● **EXERCISE PROMPT**:
Reproduce the listing below in its entirety. Change nothing.

● **SUPPLIED INFORMATION**:
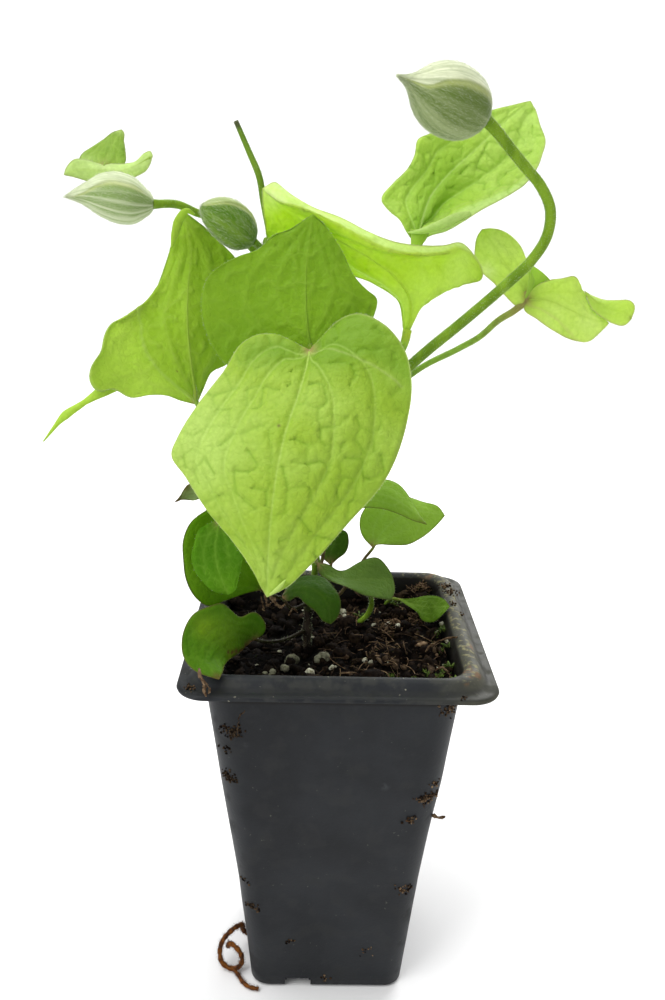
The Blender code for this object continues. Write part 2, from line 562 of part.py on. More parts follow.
def make_soil():
    """Soil that fills the pot, with a rough top and plain holes where stems stand in it."""
    draw = random.Random(11)
    inset = POT_WALL + GAP + 0.25
    wall_heights = [SOIL_FLOOR] + [station[1] for station in POT_PROFILE if 10 < station[1] < 70] + [SOIL_EDGE]
    rings = []
    for height in wall_heights:
        half, height, corner, shift = pot_at(height)
        rings.append(square_ring(half - inset, height, corner - POT_WALL, shift))
    for share in SOIL_RINGS:
        ring = square_ring((half - inset) * share, SOIL_LEVEL, corner * share, shift)
        for point in ring:
            point.z += draw.uniform(-SOIL_BUMPS, SOIL_BUMPS)
        rings.append(ring)
    shape = bmesh.new()
    loops = loft(shape, rings)
    shape.faces.new(list(reversed(loops[0])))
    shape.faces.new(loops[-1])
    bmesh.ops.triangulate(shape, faces=shape.faces)
    item = object_from("soil", shape)
    leaf_stalk = LEAVES["leaf_on_soil"]["stalk"][::-1]
    for path, radius in ((MAIN_STEM, MAIN_RADIUS), (SPROUT, SPROUT_RADIUS), (leaf_stalk, STALK_RADIUS)):
        foot = Vector(path[0])
        standing = [foot - Vector((0, 0, GAP)), *[point for point in path if point[2] < SOIL_LEVEL + 4]]
        item = cut("soil", item, tube("hole", standing, radius + 1.5 * GAP, radius + 1.5 * GAP, 6, 8))
    return item


def make_bud(name):
    """A nodding bud: an arched egg drawn out to a point, with four ridges where its sepals meet."""
    _, base, tip, radius, arch, widths = BUDS[name]
    base, tip = Vector(base), Vector(tip)
    axis = (tip - base).normalized()
    side = axis.cross(Vector((0, 1, 0))).normalized()
    up = side.cross(axis)
    rings = []
    for share, width in widths:
        centre = base.lerp(tip, share) - side * arch * ARCH_FORM * share**2 * (1 - share)
        ring = []
        for index in range(BUD_SIDES):
            angle = 2 * math.pi * index / BUD_SIDES
            ridge = 1 + BUD_RIDGE * math.sin(math.pi * share) * abs(math.cos(2 * angle))
            ring.append(centre + (side * math.cos(angle) + up * math.sin(angle)) * radius * width * ridge)
        rings.append(ring)
    shape = bmesh.new()
    loops = loft(shape, rings)
    shape.faces.new(list(reversed(loops[0])))
    shape.faces.new(loops[-1])
    bmesh.ops.recalc_face_normals(shape, faces=shape.faces)
    return object_from(name, shape)


def make_bud_stalk(name):
    """A flower stalk from the main stem to just short of its bud."""
    radius, height, way = BUD_STALKS[name]
    base, tip = next((Vector(bud[1]), Vector(bud[2])) for bud in BUDS.values() if bud[0] == name)
    axis = (tip - base).normalized()
    skin_end, skin = seat(height, way[0], radius)
    points = [skin, skin_end, *way, base - axis * (GAP + 0.8 * radius)]
    return tube(name, points, radius, radius, 8 + len(way), 8)


def make_leaf(name):
    """A leaf in one piece: its blade or folds, its stalk, and any drawn-out tail."""
    leaf = LEAVES[name]
    joint = Vector(leaf["joint"])
    inside = joint.lerp(Vector(leaf["rib"][0]), 0.4)
    line = [inside, joint, *leaf["stalk"]]
    if leaf["height"] is not None:
        line += seat(leaf["height"], line[-1], STALK_RADIUS)
    parts = [blade(fold) for fold in FOLDS.get(name, [])]
    parts.append(tube("stalk", line, STALK_RADIUS, STALK_RADIUS, len(line) + 4, 6))
    if "tail" in leaf:
        parts.append(tube("tail", leaf["tail"], 0.9, 0.4, 8, 6))
    return fuse(name, blade(name), parts)


def make_root():
    """The curled root with its branch, grown as one."""
    loop = tube("root", ROOT_LOOP, ROOT_RADIUS, ROOT_RADIUS, 30, 6)
    return fuse("root", loop, [tube("branch", ROOT_BRANCH, BRANCH_RADIUS, BRANCH_RADIUS, 8, 6)])


def finish(item, collection, material):
    """Give a finished solid its material and shading, and file it."""
    item.data.materials.append(make_material(*material))
    item.data.shade_smooth()
    item.data.set_sharp_from_angle(angle=math.radians(40))
    bpy.context.scene.collection.objects.unlink(item)
    collection.objects.link(item)


def leaf_material(name):
    if name in PALE_LEAVES:
        return PALE_LEAF
    return MID_LEAF if name in MID_LEAVES else DARK_LEAF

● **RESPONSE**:
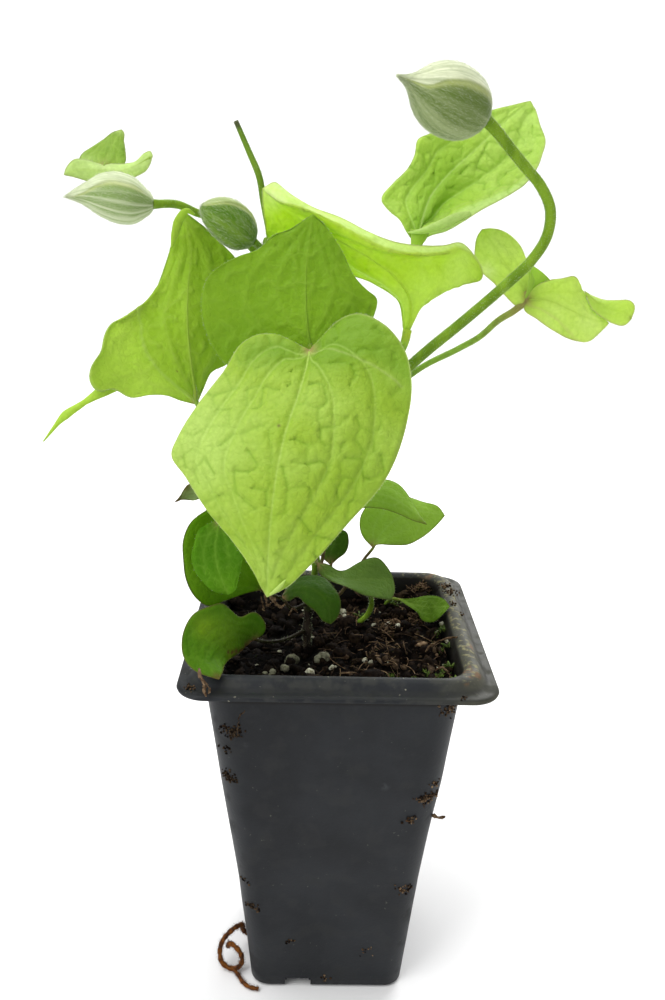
The Blender code for this object continues. Write part 2, from line 562 of part.py on. More parts follow.
def make_soil():
    """Soil that fills the pot, with a rough top and plain holes where stems stand in it."""
    draw = random.Random(11)
    inset = POT_WALL + GAP + 0.25
    wall_heights = [SOIL_FLOOR] + [station[1] for station in POT_PROFILE if 10 < station[1] < 70] + [SOIL_EDGE]
    rings = []
    for height in wall_heights:
        half, height, corner, shift = pot_at(height)
        rings.append(square_ring(half - inset, height, corner - POT_WALL, shift))
    for share in SOIL_RINGS:
        ring = square_ring((half - inset) * share, SOIL_LEVEL, corner * share, shift)
        for point in ring:
            point.z += draw.uniform(-SOIL_BUMPS, SOIL_BUMPS)
        rings.append(ring)
    shape = bmesh.new()
    loops = loft(shape, rings)
    shape.faces.new(list(reversed(loops[0])))
    shape.faces.new(loops[-1])
    bmesh.ops.triangulate(shape, faces=shape.faces)
    item = object_from("soil", shape)
    leaf_stalk = LEAVES["leaf_on_soil"]["stalk"][::-1]
    for path, radius in ((MAIN_STEM, MAIN_RADIUS), (SPROUT, SPROUT_RADIUS), (leaf_stalk, STALK_RADIUS)):
        foot = Vector(path[0])
        standing = [foot - Vector((0, 0, GAP)), *[point for point in path if point[2] < SOIL_LEVEL + 4]]
        item = cut("soil", item, tube("hole", standing, radius + 1.5 * GAP, radius + 1.5 * GAP, 6, 8))
    return item


def make_bud(name):
    """A nodding bud: an arched egg drawn out to a point, with four ridges where its sepals meet."""
    _, base, tip, radius, arch, widths = BUDS[name]
    base, tip = Vector(base), Vector(tip)
    axis = (tip - base).normalized()
    side = axis.cross(Vector((0, 1, 0))).normalized()
    up = side.cross(axis)
    rings = []
    for share, width in widths:
        centre = base.lerp(tip, share) - side * arch * ARCH_FORM * share**2 * (1 - share)
        ring = []
        for index in range(BUD_SIDES):
            angle = 2 * math.pi * index / BUD_SIDES
            ridge = 1 + BUD_RIDGE * math.sin(math.pi * share) * abs(math.cos(2 * angle))
            ring.append(centre + (side * math.cos(angle) + up * math.sin(angle)) * radius * width * ridge)
        rings.append(ring)
    shape = bmesh.new()
    loops = loft(shape, rings)
    shape.faces.new(list(reversed(loops[0])))
    shape.faces.new(loops[-1])
    bmesh.ops.recalc_face_normals(shape, faces=shape.faces)
    return object_from(name, shape)


def make_bud_stalk(name):
    """A flower stalk from the main stem to just short of its bud."""
    radius, height, way = BUD_STALKS[name]
    base, tip = next((Vector(bud[1]), Vector(bud[2])) for bud in BUDS.values() if bud[0] == name)
    axis = (tip - base).normalized()
    skin_end, skin = seat(height, way[0], radius)
    points = [skin, skin_end, *way, base - axis * (GAP + 0.8 * radius)]
    return tube(name, points, radius, radius, 8 + len(way), 8)


def make_leaf(name):
    """A leaf in one piece: its blade or folds, its stalk, and any drawn-out tail."""
    leaf = LEAVES[name]
    joint = Vector(leaf["joint"])
    inside = joint.lerp(Vector(leaf["rib"][0]), 0.4)
    line = [inside, joint, *leaf["stalk"]]
    if leaf["height"] is not None:
        line += seat(leaf["height"], line[-1], STALK_RADIUS)
    parts = [blade(fold) for fold in FOLDS.get(name, [])]
    parts.append(tube("stalk", line, STALK_RADIUS, STALK_RADIUS, len(line) + 4, 6))
    if "tail" in leaf:
        parts.append(tube("tail", leaf["tail"], 0.9, 0.4, 8, 6))
    return fuse(name, blade(name), parts)


def make_root():
    """The curled root with its branch, grown as one."""
    loop = tube("root", ROOT_LOOP, ROOT_RADIUS, ROOT_RADIUS, 30, 6)
    return fuse("root", loop, [tube("branch", ROOT_BRANCH, BRANCH_RADIUS, BRANCH_RADIUS, 8, 6)])


def finish(item, collection, material):
    """Give a finished solid its material and shading, and file it."""
    item.data.materials.append(make_material(*material))
    item.data.shade_smooth()
    item.data.set_sharp_from_angle(angle=math.radians(40))
    bpy.context.scene.collection.objects.unlink(item)
    collection.objects.link(item)


def leaf_material(name):
    if name in PALE_LEAVES:
        return PALE_LEAF
    return MID_LEAF if name in MID_LEAVES else DARK_LEAF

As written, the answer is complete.